Rows from a 3D modeling dataset

----

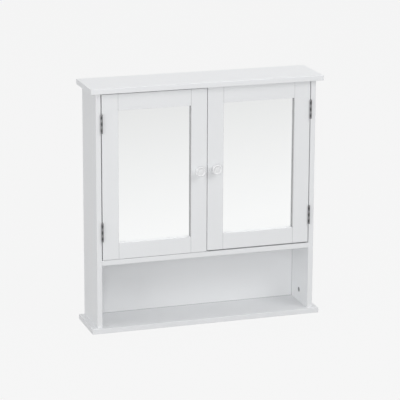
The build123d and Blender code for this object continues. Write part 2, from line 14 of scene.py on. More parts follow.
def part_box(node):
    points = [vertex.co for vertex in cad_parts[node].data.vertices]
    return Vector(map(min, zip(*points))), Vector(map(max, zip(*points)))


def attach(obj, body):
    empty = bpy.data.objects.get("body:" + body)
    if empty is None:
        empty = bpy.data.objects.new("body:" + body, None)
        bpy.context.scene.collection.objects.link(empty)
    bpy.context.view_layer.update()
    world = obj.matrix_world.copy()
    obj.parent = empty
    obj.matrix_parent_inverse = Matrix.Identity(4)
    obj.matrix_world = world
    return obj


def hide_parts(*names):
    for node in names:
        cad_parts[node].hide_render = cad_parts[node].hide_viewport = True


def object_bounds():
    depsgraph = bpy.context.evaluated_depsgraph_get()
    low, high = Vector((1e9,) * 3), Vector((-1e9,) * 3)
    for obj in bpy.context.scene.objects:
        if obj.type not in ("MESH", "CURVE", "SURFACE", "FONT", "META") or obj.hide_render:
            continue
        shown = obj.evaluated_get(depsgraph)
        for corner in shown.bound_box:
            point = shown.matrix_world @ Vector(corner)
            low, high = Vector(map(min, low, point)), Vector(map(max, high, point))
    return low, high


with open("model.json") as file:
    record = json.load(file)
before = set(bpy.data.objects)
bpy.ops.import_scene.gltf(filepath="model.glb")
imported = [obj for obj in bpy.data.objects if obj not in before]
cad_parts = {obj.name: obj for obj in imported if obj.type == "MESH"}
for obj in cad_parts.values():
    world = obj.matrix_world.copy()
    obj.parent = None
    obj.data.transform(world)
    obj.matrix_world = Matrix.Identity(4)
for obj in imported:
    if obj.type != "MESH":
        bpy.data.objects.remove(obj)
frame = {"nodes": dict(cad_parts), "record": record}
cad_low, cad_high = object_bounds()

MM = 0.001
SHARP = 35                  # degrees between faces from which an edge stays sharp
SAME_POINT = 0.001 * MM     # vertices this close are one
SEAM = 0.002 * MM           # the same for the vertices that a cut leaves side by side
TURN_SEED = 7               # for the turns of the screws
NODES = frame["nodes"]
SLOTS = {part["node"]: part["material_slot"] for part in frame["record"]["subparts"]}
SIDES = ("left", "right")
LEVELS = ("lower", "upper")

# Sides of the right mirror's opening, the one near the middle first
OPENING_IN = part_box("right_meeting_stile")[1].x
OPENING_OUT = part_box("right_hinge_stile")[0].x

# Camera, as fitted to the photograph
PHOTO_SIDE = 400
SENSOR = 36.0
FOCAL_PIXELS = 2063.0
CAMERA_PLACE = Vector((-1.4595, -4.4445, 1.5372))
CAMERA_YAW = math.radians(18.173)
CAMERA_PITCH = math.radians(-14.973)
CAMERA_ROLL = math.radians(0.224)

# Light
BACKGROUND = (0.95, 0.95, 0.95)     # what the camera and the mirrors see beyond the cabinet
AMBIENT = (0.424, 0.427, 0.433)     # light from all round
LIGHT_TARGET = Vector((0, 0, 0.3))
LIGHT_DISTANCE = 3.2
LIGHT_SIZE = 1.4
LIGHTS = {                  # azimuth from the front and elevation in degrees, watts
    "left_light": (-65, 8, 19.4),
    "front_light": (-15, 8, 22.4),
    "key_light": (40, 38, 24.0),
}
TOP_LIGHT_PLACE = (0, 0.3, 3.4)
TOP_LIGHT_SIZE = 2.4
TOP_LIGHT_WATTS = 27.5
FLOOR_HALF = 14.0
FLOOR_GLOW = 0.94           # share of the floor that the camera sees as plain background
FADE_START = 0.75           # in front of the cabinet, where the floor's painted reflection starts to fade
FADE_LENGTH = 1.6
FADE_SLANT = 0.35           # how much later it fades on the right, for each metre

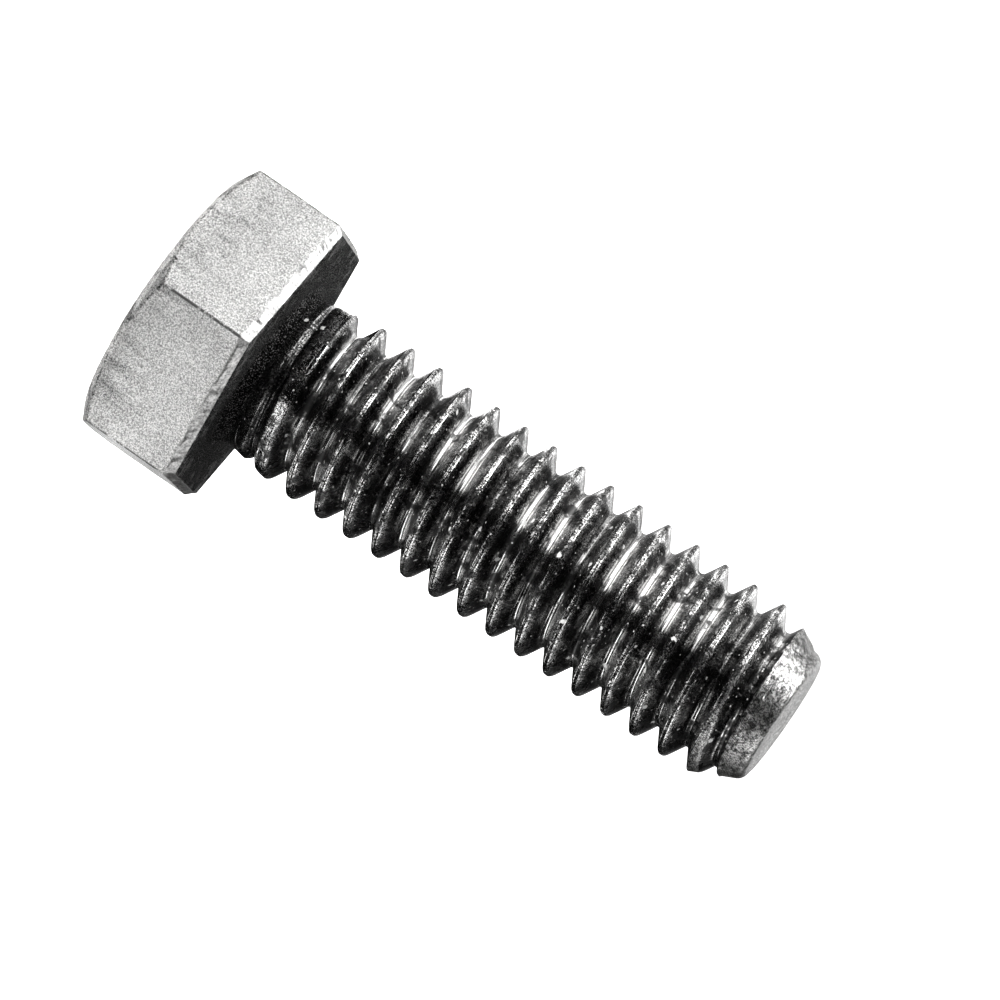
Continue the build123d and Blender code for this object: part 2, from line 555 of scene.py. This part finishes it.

----

■ Exercise instructions
Copy every line of the records word for word.

■ Solution below
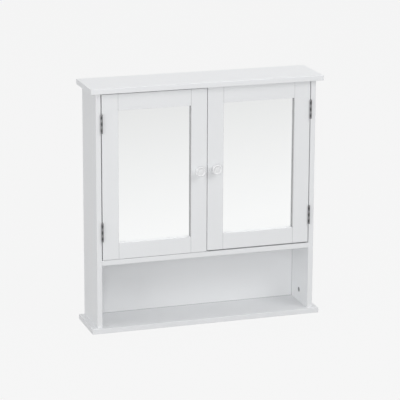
The build123d and Blender code for this object continues. Write part 2, from line 14 of scene.py on. More parts follow.
def part_box(node):
    points = [vertex.co for vertex in cad_parts[node].data.vertices]
    return Vector(map(min, zip(*points))), Vector(map(max, zip(*points)))


def attach(obj, body):
    empty = bpy.data.objects.get("body:" + body)
    if empty is None:
        empty = bpy.data.objects.new("body:" + body, None)
        bpy.context.scene.collection.objects.link(empty)
    bpy.context.view_layer.update()
    world = obj.matrix_world.copy()
    obj.parent = empty
    obj.matrix_parent_inverse = Matrix.Identity(4)
    obj.matrix_world = world
    return obj


def hide_parts(*names):
    for node in names:
        cad_parts[node].hide_render = cad_parts[node].hide_viewport = True


def object_bounds():
    depsgraph = bpy.context.evaluated_depsgraph_get()
    low, high = Vector((1e9,) * 3), Vector((-1e9,) * 3)
    for obj in bpy.context.scene.objects:
        if obj.type not in ("MESH", "CURVE", "SURFACE", "FONT", "META") or obj.hide_render:
            continue
        shown = obj.evaluated_get(depsgraph)
        for corner in shown.bound_box:
            point = shown.matrix_world @ Vector(corner)
            low, high = Vector(map(min, low, point)), Vector(map(max, high, point))
    return low, high


with open("model.json") as file:
    record = json.load(file)
before = set(bpy.data.objects)
bpy.ops.import_scene.gltf(filepath="model.glb")
imported = [obj for obj in bpy.data.objects if obj not in before]
cad_parts = {obj.name: obj for obj in imported if obj.type == "MESH"}
for obj in cad_parts.values():
    world = obj.matrix_world.copy()
    obj.parent = None
    obj.data.transform(world)
    obj.matrix_world = Matrix.Identity(4)
for obj in imported:
    if obj.type != "MESH":
        bpy.data.objects.remove(obj)
frame = {"nodes": dict(cad_parts), "record": record}
cad_low, cad_high = object_bounds()

MM = 0.001
SHARP = 35                  # degrees between faces from which an edge stays sharp
SAME_POINT = 0.001 * MM     # vertices this close are one
SEAM = 0.002 * MM           # the same for the vertices that a cut leaves side by side
TURN_SEED = 7               # for the turns of the screws
NODES = frame["nodes"]
SLOTS = {part["node"]: part["material_slot"] for part in frame["record"]["subparts"]}
SIDES = ("left", "right")
LEVELS = ("lower", "upper")

# Sides of the right mirror's opening, the one near the middle first
OPENING_IN = part_box("right_meeting_stile")[1].x
OPENING_OUT = part_box("right_hinge_stile")[0].x

# Camera, as fitted to the photograph
PHOTO_SIDE = 400
SENSOR = 36.0
FOCAL_PIXELS = 2063.0
CAMERA_PLACE = Vector((-1.4595, -4.4445, 1.5372))
CAMERA_YAW = math.radians(18.173)
CAMERA_PITCH = math.radians(-14.973)
CAMERA_ROLL = math.radians(0.224)

# Light
BACKGROUND = (0.95, 0.95, 0.95)     # what the camera and the mirrors see beyond the cabinet
AMBIENT = (0.424, 0.427, 0.433)     # light from all round
LIGHT_TARGET = Vector((0, 0, 0.3))
LIGHT_DISTANCE = 3.2
LIGHT_SIZE = 1.4
LIGHTS = {                  # azimuth from the front and elevation in degrees, watts
    "left_light": (-65, 8, 19.4),
    "front_light": (-15, 8, 22.4),
    "key_light": (40, 38, 24.0),
}
TOP_LIGHT_PLACE = (0, 0.3, 3.4)
TOP_LIGHT_SIZE = 2.4
TOP_LIGHT_WATTS = 27.5
FLOOR_HALF = 14.0
FLOOR_GLOW = 0.94           # share of the floor that the camera sees as plain background
FADE_START = 0.75           # in front of the cabinet, where the floor's painted reflection starts to fade
FADE_LENGTH = 1.6
FADE_SLANT = 0.35           # how much later it fades on the right, for each metre

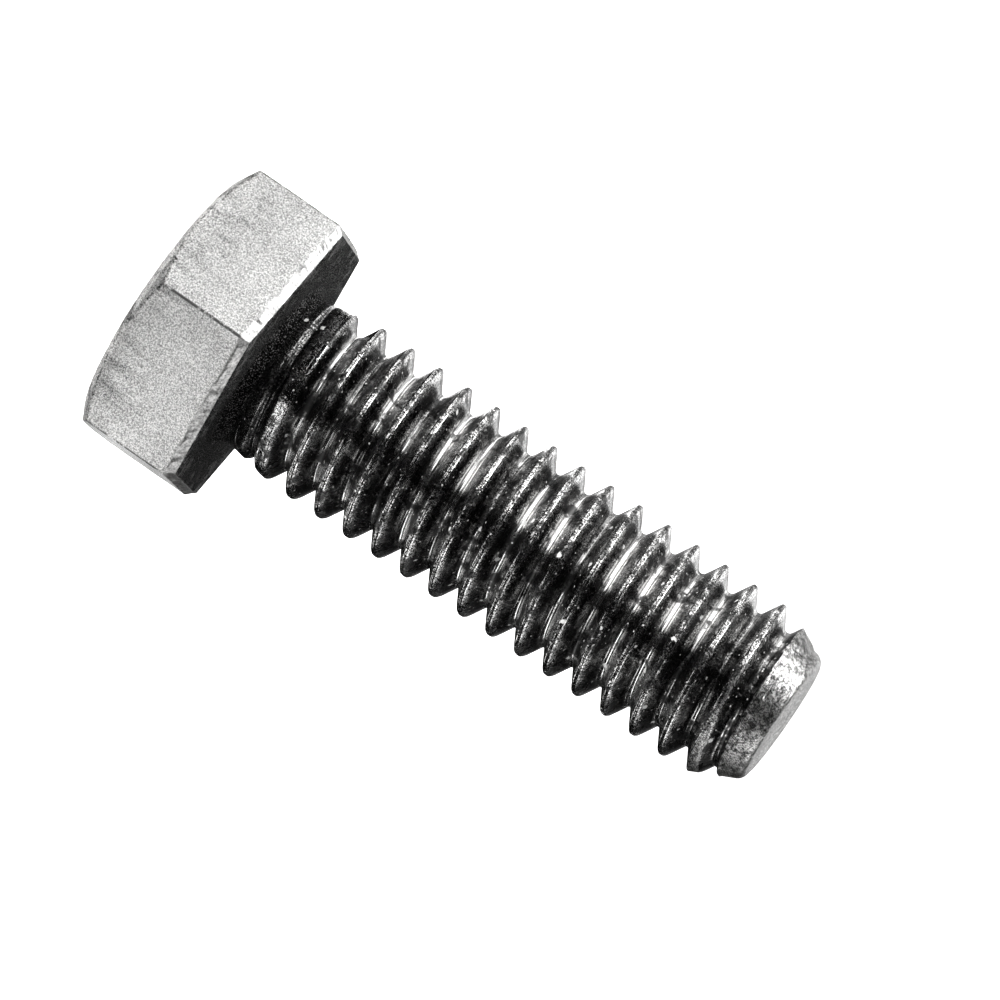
Continue the build123d and Blender code for this object: part 2, from line 555 of scene.py. This part finishes it.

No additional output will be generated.